_YOUR GOAL_.
Starting at the first line of the data below, retype every line up to and including the one containing "notch=notch, jitter=0.1, seed=seed)".

_PROVIDED MATERIAL_.
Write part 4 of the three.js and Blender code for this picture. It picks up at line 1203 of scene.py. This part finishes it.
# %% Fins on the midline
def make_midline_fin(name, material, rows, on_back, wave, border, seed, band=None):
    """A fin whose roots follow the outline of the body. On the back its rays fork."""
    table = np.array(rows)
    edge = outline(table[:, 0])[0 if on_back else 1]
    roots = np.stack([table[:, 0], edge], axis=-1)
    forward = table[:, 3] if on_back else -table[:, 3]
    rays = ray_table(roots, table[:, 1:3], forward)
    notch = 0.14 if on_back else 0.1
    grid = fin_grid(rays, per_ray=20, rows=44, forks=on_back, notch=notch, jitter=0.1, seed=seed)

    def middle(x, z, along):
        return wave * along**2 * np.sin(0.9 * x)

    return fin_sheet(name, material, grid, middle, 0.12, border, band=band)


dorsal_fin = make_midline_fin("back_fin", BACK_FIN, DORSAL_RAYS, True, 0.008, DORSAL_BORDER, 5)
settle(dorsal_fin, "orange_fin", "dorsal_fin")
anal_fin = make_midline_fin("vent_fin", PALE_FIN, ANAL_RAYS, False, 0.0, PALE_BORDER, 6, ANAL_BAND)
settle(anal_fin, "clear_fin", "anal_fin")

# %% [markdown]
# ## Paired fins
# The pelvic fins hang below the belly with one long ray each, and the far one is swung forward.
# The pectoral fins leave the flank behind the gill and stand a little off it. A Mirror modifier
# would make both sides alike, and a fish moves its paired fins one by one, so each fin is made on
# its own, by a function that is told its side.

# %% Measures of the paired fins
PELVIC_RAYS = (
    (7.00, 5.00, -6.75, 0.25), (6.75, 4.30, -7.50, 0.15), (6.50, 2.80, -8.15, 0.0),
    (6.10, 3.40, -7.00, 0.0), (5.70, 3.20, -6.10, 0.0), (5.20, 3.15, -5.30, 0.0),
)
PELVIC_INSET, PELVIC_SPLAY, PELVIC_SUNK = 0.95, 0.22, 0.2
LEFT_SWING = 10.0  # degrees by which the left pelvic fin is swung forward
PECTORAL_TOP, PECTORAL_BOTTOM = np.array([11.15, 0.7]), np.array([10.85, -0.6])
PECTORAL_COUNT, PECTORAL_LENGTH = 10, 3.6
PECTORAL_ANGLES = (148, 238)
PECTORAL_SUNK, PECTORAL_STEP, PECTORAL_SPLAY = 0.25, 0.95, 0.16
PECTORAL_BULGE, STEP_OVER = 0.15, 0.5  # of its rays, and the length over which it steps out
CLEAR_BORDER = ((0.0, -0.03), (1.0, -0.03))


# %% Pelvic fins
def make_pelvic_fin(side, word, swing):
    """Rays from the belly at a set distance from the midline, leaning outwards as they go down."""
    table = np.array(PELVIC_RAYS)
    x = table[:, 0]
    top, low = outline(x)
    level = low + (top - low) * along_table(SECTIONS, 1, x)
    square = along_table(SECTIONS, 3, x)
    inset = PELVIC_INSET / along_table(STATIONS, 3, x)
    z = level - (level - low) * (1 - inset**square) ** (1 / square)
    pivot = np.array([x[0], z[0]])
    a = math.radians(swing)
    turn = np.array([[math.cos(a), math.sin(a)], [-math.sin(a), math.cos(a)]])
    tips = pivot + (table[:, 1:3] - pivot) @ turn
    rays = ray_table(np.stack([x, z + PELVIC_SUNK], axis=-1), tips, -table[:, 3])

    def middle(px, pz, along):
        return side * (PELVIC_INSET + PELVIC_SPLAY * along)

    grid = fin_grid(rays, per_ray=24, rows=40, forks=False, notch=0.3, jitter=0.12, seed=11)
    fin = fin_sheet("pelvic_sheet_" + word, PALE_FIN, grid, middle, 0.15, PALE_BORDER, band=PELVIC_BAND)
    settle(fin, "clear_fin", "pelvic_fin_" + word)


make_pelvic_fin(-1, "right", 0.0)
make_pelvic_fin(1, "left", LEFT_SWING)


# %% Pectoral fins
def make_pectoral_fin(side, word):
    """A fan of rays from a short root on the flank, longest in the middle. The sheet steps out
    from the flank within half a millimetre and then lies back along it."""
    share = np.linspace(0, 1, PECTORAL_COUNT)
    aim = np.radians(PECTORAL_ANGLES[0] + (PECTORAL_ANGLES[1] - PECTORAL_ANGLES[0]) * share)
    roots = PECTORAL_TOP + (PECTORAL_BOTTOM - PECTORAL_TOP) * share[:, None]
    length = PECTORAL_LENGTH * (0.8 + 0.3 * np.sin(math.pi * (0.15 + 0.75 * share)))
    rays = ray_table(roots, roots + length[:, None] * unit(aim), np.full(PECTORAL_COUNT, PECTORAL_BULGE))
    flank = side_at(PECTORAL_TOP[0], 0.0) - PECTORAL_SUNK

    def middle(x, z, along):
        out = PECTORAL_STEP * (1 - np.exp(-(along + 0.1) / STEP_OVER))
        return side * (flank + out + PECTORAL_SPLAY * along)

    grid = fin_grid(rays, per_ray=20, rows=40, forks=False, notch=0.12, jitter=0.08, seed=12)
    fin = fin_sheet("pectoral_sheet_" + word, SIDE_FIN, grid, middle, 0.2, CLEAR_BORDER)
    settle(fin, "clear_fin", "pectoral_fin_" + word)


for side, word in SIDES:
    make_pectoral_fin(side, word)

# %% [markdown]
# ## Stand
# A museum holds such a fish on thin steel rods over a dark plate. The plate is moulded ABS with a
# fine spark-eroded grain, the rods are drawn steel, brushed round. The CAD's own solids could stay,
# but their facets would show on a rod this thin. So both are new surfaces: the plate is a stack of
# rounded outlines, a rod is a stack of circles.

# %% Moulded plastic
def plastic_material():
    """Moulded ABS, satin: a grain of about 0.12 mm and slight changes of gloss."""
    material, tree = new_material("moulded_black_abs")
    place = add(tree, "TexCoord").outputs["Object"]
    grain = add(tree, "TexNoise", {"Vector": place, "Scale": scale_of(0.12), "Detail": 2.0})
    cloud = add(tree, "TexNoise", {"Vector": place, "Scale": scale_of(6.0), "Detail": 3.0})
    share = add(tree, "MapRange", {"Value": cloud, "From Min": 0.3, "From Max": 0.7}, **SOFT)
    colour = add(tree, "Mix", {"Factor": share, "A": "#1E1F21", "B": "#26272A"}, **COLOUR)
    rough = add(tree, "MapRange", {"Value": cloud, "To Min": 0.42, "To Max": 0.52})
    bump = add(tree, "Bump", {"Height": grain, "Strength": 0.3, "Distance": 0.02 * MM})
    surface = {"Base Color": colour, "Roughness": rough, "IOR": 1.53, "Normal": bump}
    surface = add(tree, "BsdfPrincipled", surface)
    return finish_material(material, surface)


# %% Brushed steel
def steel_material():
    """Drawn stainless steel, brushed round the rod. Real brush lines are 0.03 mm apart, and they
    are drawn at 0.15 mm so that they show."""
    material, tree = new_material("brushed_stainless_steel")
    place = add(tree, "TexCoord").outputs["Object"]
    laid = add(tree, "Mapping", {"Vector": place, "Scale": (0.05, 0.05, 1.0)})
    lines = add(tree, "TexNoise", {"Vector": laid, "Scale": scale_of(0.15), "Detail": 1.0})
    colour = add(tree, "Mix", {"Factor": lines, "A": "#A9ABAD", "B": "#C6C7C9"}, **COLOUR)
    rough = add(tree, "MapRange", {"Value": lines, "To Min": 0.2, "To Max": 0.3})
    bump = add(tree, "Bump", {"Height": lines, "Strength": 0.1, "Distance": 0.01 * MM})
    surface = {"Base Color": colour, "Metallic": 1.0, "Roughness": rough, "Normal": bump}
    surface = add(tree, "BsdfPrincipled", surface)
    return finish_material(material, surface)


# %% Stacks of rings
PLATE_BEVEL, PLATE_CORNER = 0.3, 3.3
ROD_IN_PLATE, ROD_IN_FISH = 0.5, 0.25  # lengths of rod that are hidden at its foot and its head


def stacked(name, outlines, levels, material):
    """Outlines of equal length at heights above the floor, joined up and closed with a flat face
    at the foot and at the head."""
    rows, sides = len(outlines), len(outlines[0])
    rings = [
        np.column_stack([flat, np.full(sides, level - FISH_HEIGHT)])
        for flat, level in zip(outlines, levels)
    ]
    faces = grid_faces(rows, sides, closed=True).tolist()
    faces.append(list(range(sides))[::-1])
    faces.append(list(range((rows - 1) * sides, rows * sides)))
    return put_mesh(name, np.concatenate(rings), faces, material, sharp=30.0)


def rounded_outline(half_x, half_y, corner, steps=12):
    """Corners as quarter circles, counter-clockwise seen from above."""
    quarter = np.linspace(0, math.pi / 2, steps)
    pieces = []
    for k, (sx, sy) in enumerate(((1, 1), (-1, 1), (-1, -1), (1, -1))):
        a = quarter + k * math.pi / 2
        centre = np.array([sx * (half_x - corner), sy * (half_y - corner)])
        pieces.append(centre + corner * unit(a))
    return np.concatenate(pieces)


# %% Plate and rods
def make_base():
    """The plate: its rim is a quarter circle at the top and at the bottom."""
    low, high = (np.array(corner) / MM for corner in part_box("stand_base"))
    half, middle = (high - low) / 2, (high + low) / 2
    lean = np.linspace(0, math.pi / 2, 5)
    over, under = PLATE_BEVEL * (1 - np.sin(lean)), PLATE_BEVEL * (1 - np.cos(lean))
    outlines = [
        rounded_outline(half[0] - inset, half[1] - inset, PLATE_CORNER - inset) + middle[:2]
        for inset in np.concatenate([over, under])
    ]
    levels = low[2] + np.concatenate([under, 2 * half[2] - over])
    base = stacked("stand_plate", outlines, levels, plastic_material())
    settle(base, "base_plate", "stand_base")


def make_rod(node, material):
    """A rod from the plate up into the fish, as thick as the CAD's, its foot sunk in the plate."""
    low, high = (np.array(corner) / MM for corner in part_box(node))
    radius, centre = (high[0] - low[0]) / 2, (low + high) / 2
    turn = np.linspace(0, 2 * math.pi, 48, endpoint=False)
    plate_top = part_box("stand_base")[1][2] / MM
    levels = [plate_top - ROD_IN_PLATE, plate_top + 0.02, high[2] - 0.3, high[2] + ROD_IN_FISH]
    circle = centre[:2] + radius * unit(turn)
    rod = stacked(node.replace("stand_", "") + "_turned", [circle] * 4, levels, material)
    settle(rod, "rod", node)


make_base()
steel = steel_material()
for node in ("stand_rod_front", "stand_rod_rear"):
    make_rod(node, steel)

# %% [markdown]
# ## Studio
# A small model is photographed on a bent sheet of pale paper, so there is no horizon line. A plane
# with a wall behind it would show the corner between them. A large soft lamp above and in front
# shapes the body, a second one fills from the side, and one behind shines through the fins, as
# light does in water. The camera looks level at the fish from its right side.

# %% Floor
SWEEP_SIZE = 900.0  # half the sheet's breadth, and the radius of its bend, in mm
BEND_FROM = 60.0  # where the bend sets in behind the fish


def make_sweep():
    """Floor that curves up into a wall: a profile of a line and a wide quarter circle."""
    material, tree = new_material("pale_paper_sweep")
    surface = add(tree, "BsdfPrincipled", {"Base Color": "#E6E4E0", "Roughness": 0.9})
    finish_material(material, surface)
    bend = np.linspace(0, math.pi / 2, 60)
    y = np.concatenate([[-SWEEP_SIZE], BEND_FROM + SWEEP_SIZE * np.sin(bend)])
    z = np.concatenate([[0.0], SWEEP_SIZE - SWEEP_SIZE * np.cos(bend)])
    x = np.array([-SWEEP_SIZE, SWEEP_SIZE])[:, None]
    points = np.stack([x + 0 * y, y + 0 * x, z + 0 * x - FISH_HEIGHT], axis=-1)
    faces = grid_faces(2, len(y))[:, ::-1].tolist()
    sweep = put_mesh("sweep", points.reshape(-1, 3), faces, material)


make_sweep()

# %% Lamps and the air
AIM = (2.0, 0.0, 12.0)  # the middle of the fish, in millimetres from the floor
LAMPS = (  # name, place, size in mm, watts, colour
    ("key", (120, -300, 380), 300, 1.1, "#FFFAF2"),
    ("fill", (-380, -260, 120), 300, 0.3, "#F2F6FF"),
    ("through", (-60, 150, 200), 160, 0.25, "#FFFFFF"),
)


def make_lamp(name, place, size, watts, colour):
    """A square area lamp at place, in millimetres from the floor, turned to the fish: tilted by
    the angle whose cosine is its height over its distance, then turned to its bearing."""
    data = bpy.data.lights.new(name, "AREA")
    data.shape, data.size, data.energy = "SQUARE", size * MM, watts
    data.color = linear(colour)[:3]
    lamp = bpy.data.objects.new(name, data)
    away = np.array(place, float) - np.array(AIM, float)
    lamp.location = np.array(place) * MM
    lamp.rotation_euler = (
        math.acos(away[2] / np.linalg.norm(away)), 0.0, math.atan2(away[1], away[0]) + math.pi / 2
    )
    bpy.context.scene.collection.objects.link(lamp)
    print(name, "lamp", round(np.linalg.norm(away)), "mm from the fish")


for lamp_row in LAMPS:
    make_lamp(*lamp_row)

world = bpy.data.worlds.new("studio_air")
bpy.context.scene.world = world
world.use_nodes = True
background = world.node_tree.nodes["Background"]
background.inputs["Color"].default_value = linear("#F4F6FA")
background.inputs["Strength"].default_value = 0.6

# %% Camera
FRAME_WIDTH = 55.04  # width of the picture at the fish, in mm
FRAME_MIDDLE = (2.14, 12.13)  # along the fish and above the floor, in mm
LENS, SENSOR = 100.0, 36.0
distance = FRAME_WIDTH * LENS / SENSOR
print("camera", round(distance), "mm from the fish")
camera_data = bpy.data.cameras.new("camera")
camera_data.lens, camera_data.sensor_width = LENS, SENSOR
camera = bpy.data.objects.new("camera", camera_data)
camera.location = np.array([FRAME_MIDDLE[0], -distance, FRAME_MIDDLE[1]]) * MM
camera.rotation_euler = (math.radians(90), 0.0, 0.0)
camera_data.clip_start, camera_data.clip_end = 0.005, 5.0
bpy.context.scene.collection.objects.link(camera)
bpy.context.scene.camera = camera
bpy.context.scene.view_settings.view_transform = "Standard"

_TASK RESULT_.
Write part 4 of the three.js and Blender code for this picture. It picks up at line 1203 of scene.py. This part finishes it.
# %% Fins on the midline
def make_midline_fin(name, material, rows, on_back, wave, border, seed, band=None):
    """A fin whose roots follow the outline of the body. On the back its rays fork."""
    table = np.array(rows)
    edge = outline(table[:, 0])[0 if on_back else 1]
    roots = np.stack([table[:, 0], edge], axis=-1)
    forward = table[:, 3] if on_back else -table[:, 3]
    rays = ray_table(roots, table[:, 1:3], forward)
    notch = 0.14 if on_back else 0.1
    grid = fin_grid(rays, per_ray=20, rows=44, forks=on_back, notch=notch, jitter=0.1, seed=seed)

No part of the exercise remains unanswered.